I have multiple copy jobs. I want to execute some of them in parallel. I also want to execute some of them sequentially. During the sequential execution phase, if any job fails, I want to stop completely.
How would you do that? Perhaps you would write a Java program or a shell script. Does CloverETL have this kind of feature built in?
If you wanted to build a flow chart, is there an open source project for that?
-Carl
worng thread…please ignore my message.
O.K. Now I understand it a bit more. Well, what You can do is put each graph/copying into independent phase. By doing this, you run them in sequence and if first phase fails, the second won’t be executed. The other possibility is to crate two separate graphs and some shell wrapper which would check the return value of executed application. If the first indicates problem, then don’t execute the second.
Additional possibility is to use environment-like variables in your graph definition. It would allow to have some kind of template which can be easily filled filled from external metadata - users could simply assemble list of tables to be transferred and your application would just take the list and for each item execute the template.
As for the visual graph definition - there is one commercial application tailored for Clover - developed by company named NETQI. (www.netqi.com). Recently, I have received info from somebody trying to develop open source variant of the gui.
As my knowledge goes, there are several Java packages/libraries (free) which offer creating flow-chart like applications - one is JGraph, the other is GEF.
I want to do lots of things so it’s hard to give you one concrete picture that conveys everything. Just suppose I have 2 tables in a source database and I want to move them to a target database. So I create 2 simple graphs. One for each table. I’m calling them copy jobs because there is no transformation, just copying each row from source to target.
Now suppose I want to run the first graph and then “log” the number of records that were transferred. Then I want to run the next graph.
And the tricky part is if the first graph fails, I don’t want to run the second graph.
I could easily build a Java program or something to do this. I’m a software engineer, so that’s not a big deal for me.
But, I want to make it easy for sales engineers or even end customers to add their own graphs in case there are other tables besides the “builtin” tables.

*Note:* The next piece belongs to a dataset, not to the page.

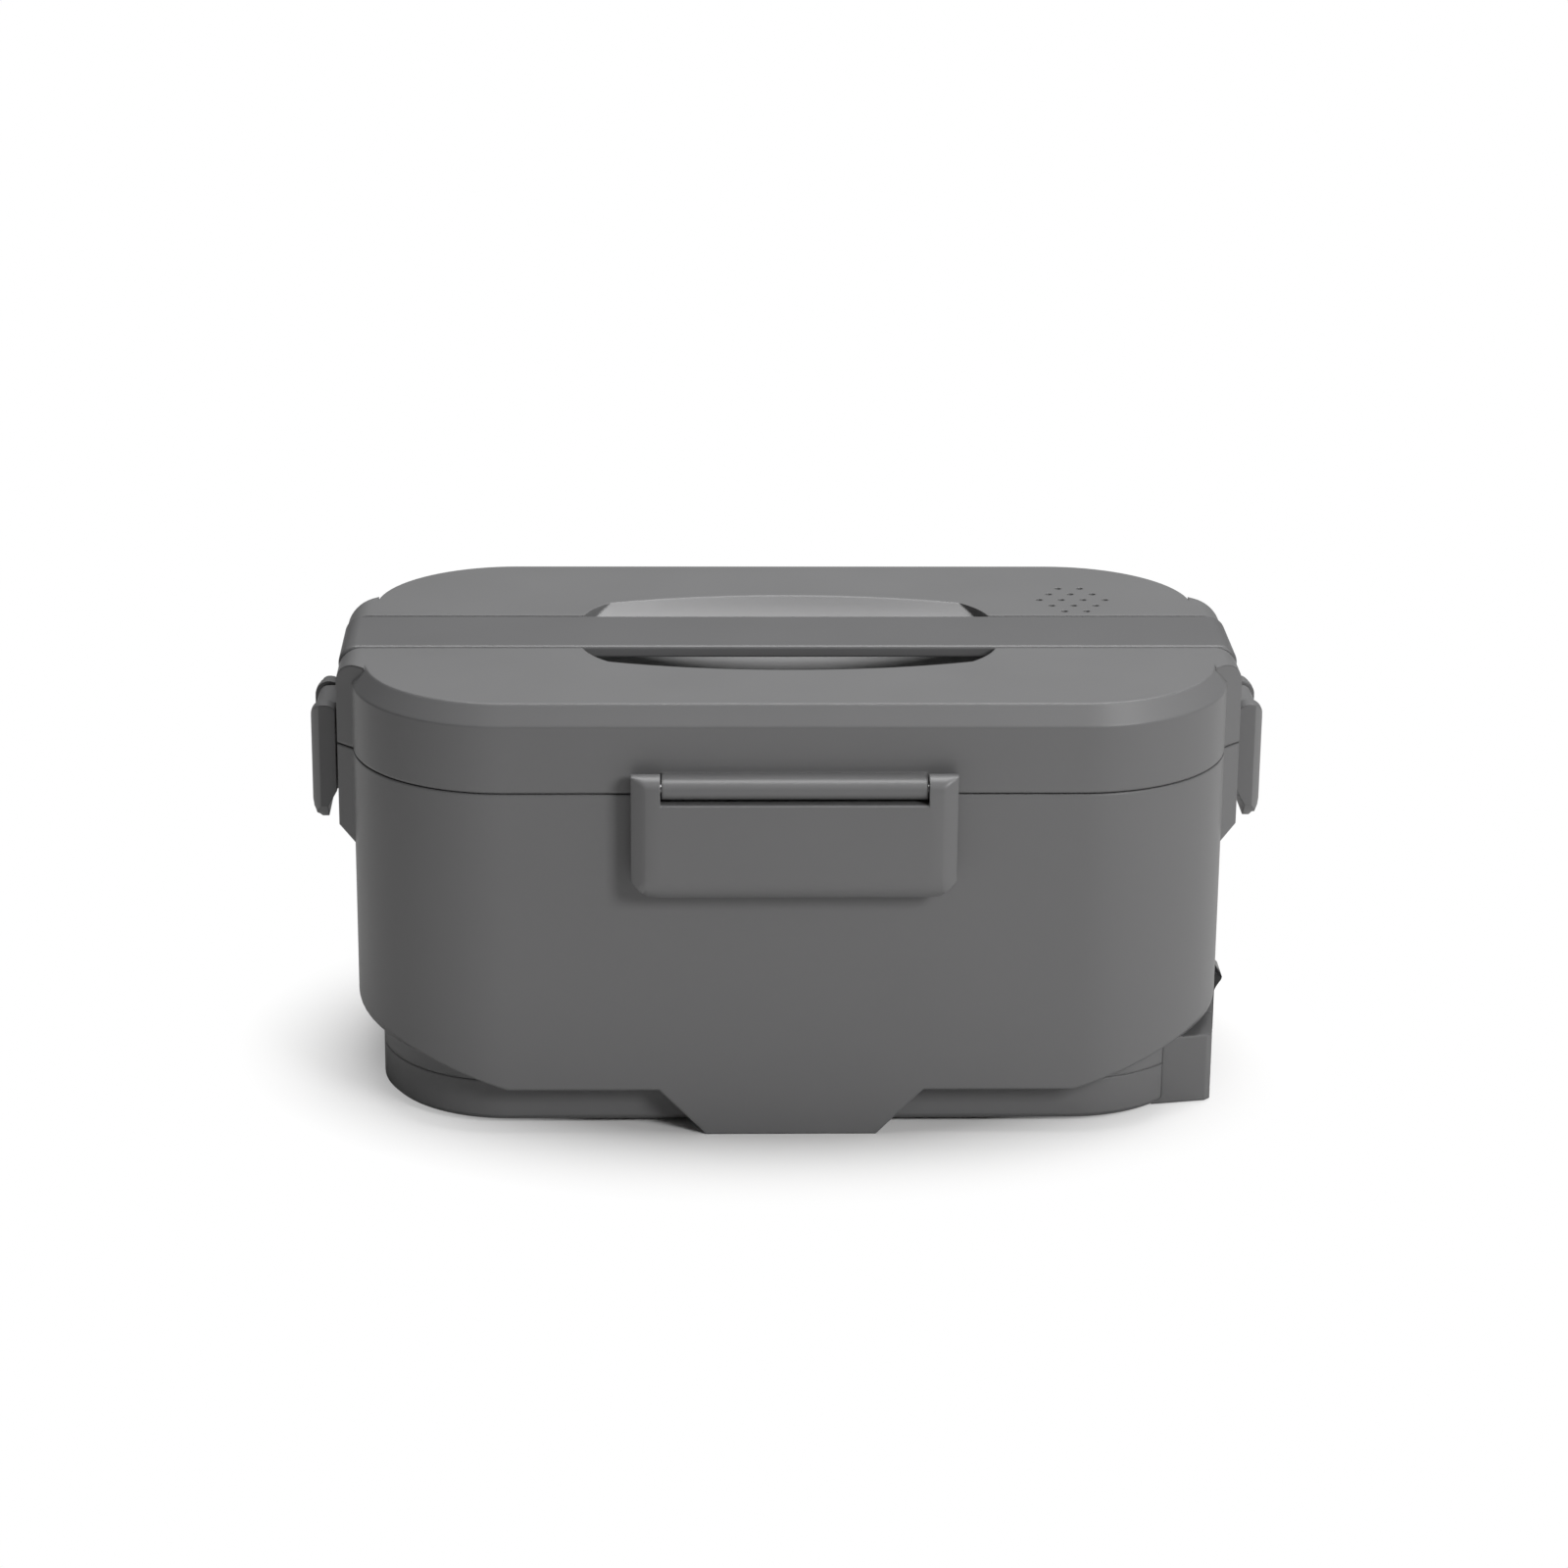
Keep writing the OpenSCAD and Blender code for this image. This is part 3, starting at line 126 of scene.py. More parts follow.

So, it would be nice if the sales engineer or end user could use a nice GUI to edit a “flowchart” or some such thing. Wouldn’t it be nice if they could drag a “graph” node onto a chart and hook it up at the end my flowchart?
A flowchart for this kind of thing is really overkill. I mean it would be simple enough to just use a text file (maybe XML format). But even XML might be overkill for this kind of thing.
But, really a flowchart would be perfect. The question is where can I find a flowchart designer for free?
And I wanted to know what other Clover users do for this kind of situation.
I have used AbInitio, one of the best high perfromance ETL tool out there (very very expensive), that’s where I used such a component.
Thanks
Akhil
Hi Carl !
If I understand it correctly, You want to do some simple “cp file1 file2” command - withou looking at the content of the file.
Well, I don’t thing Clover is proper tool for this. You can execute things in parallel & in seriall (combining parallel flows with sequential/serial stages) but, for this You would need to create special component which would execute shell script or simple run a program → too much hassle for simple thing (probably by writing simple shell script wrapper you could achieve the same).
As for the flow chart modelling - I am not sure. There are several projects which will allow you to put together graphical app. wich nodes conencted using edges, but I am not aware of any which would support the notion of data flow (but this doesn’t meen there is none).
May-be if you describe what actually you are trying to accomplish, I could be of better help.
Sincerely,
David.